The only two “straight-ahead” rockers are Mainline and Comin’ Home, otherwise every other song has a unique hook – something that separates it from simple four-chord fast-forward dreck. As with their first album, to their credit, KISS aim to make their simple music not that simple. Like that album, there remains a “dirtiness” to the riffs that do not quite resolve how you’d expect.
Prime cuts include the title track (Stanley admitting freely that Hotter Than Hell was copped from Free’s All Right Now), the Frehley-penned chunker Parasite, and the thick-as-syrup Let Me Go Rock ‘n’ Roll with its scorching lead guitarwork in every spare breathing space.

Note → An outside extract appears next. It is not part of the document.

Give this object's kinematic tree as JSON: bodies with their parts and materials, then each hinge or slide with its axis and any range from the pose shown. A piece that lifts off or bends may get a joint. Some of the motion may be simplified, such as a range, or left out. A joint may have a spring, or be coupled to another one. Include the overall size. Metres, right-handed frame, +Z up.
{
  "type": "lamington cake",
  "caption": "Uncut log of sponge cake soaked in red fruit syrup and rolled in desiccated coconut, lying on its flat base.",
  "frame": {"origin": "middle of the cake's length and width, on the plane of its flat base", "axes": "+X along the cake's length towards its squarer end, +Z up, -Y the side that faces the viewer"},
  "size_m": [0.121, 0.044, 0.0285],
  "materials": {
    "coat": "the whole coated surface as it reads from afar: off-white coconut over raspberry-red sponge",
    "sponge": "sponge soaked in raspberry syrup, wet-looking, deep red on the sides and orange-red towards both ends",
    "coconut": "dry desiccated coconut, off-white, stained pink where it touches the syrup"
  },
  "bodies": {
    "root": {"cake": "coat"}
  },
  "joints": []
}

And the freight train voyeurism of Watchin’ You: Ever since that Will Ferrell/Christopher Walken sketch, everyone now thinks it’s their right to make fun of cowbells – but Holy God! – has there ever been a more heavy, more evil cowbell than right here?! “And I’m standin’ here, not quite aware, yeah yeah-ah / And I’m tryin’ baby – tryin’ not to stare-aaaah! / …Everybody else is here / Yes, everybody else is here / Everybody else is here – watchin’ you!” As an impressionable young kid, I would imagine one of those pagan 70’s sex parties and some drunken, drugged slut swaying sensually naked on a table in some lava-lamped den while KISS and others ogled her, some lasciviously, some just offhanded. Hey, it’s the 70s – this is every Tuesday.

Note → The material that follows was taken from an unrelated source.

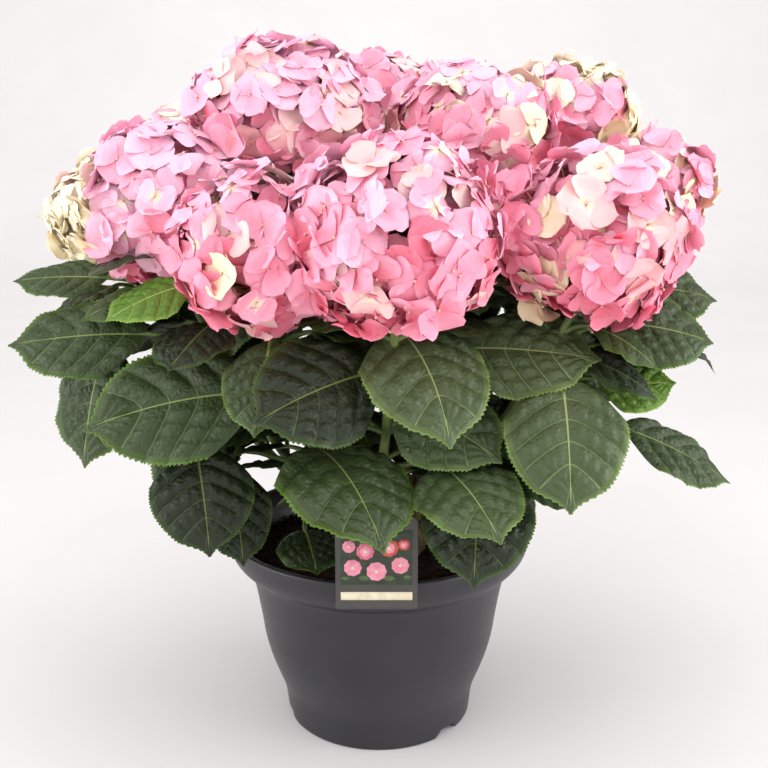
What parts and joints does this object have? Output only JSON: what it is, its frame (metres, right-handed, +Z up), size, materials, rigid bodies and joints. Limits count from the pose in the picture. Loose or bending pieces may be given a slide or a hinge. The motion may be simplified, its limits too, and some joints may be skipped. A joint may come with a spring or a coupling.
{
  "type": "potted flowering shrub",
  "caption": "Rounded hydrangea shrub with mophead blooms and broad toothed leaves, standing in a round tapered plastic pot with a plain plant label on its rim.",
  "frame": {"origin": "centre of the pot's flat underside", "axes": "+Z up, -Y towards the front of the plant, where the label hangs, +X towards the viewer's right"},
  "size_m": [0.638, 0.5261, 0.6253],
  "materials": {
    "pot": "satin charcoal plastic",
    "soil": "loose dark compost",
    "label": "satin printed card",
    "bark": "green-brown bark",
    "leaf": "satin dark green",
    "bloom": "soft pink"
  },
  "bodies": {
    "root": {"pot": "pot", "soil": "soil", "plant_label": "label", "woody_foot": "bark", "cane_front": "bark", "cane_front_left": "bark", "cane_front_right": "bark", "cane_left": "bark", "cane_top_left": "bark", "cane_top": "bark", "cane_top_right": "bark", "cane_right": "bark", "cane_far_left": "bark", "cane_rear_left": "bark", "cane_rear": "bark", "cane_back_left": "bark", "cane_back_right": "bark", "cane_right_rear": "bark", "bloom_front": "bloom", "bloom_front_left": "bloom", "bloom_front_right": "bloom", "bloom_left": "bloom", "bloom_top_left": "bloom", "bloom_top": "bloom", "bloom_top_right": "bloom", "bloom_right": "bloom", "bloom_far_left": "bloom", "bloom_rear_left": "bloom", "bloom_rear": "bloom", "bloom_back_left": "bloom", "bloom_back_right": "bloom", "bloom_right_rear": "bloom", "foliage_front": "leaf", "foliage_front_left": "leaf", "foliage_front_right": "leaf", "foliage_left": "leaf", "foliage_top_left": "leaf", "foliage_top": "leaf", "foliage_top_right": "leaf", "foliage_right": "leaf", "foliage_far_left": "leaf", "foliage_rear_left": "leaf", "foliage_rear": "leaf", "foliage_back_left": "leaf", "foliage_back_right": "leaf", "foliage_right_rear": "leaf"}
  },
  "joints": []
}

Lead guitarist Ace Frehley gets more songwriting licks in (with Parasite, Comin’ Home and Strange Ways), although the KISS concept of creating another Beatles band model – where all four band members were equally prominent – was not to force him out of seclusion and onto the mic. Totally lacking confidence in his singing ability, he hands off vocal duties to Simmons, Stanley and Criss respectively.
Can anything possibly be heavier than the guitar sound and its attendant riff in the closing track, Strange Ways? With a guitar solo that can only be described as warp factor insane.

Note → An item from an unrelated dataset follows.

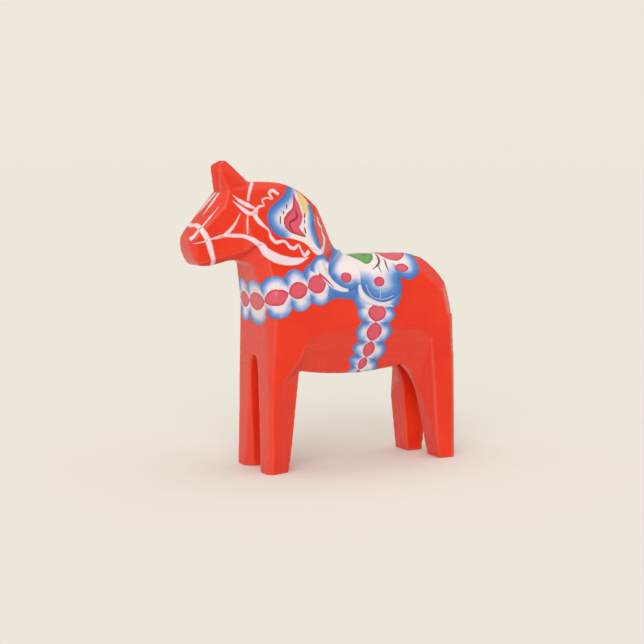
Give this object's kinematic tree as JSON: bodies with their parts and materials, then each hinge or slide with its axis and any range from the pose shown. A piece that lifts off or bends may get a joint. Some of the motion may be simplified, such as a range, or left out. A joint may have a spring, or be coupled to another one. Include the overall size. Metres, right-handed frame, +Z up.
{
  "type": "dala horse",
  "caption": "Standing painted wooden horse with pricked ears and straight blocky legs, carved from glued boards with a folk-painted bridle, saddle and bands.",
  "frame": {"origin": "on the ground, under the middle of the horse's length and width", "axes": "+Z up, the head towards -X, the horse's left side towards -Y"},
  "size_m": [0.2788, 0.076, 0.3],
  "materials": {
    "painted_pine": "gloss red oil paint with a painted folk pattern under clear varnish",
    "dowel_beech": "bare turned dowel, glued in and out of sight"
  },
  "bodies": {
    "root": {"neck_and_head": "painted_pine", "trunk_core": "painted_pine", "left_front_leg": "painted_pine", "right_front_leg": "painted_pine", "left_hind_leg": "painted_pine", "right_hind_leg": "painted_pine", "left_flank": "painted_pine", "right_flank": "painted_pine", "left_ear": "painted_pine", "right_ear": "painted_pine", "front_neck_dowel": "dowel_beech", "rear_neck_dowel": "dowel_beech"}
  },
  "joints": []
}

Once again, many of the songs on this formative album are regular inclusions in the KISS live set over 40 years later.
that infamous album cover
Kabuki, meet KISS. Seemingly embracing their visual origins, KISS appear on an album cover decidedly manga, with a symbol that would erroneously be thought of as KISS’s name in Japanese. But it is a symbol called chikara that means “power” (and would feature most prominently on Eric Carr’s drumkit in the far-flung future). And the back cover…

Ah, so this is what rock n roll is all about…
Drunken, disheveled debauchery. Reportedly, everyone was off their face at this photo shoot (except Gene, advocate for clean living, no drinks, no drugs… uh, and fucking everything that moves). Nakedness, unconsciousness, Bacchanalia. It illustrates how KISS, at this early stage of their career, were definitely not after the demographic they would eventually become associated with – little kids. They were an adult band, pushing the envelope on the permissiveness of rock and roll. (As a youngster, I admit I was stunned when I saw those Destroyer-era shots of the band on motorbikes with a naked woman being brutalized between them.) Throughout their career, there have always been obscure photo shoots with debased women in various states of undress (the 1977 Love Gun cover comes to mind – a painting, but truly indicative of the band’s image), from the 1976 chopper shoot to the 1999 Playboy issue.
All that dirty sex was just intolerable, inappropriate and ungodly. And hotter than hell.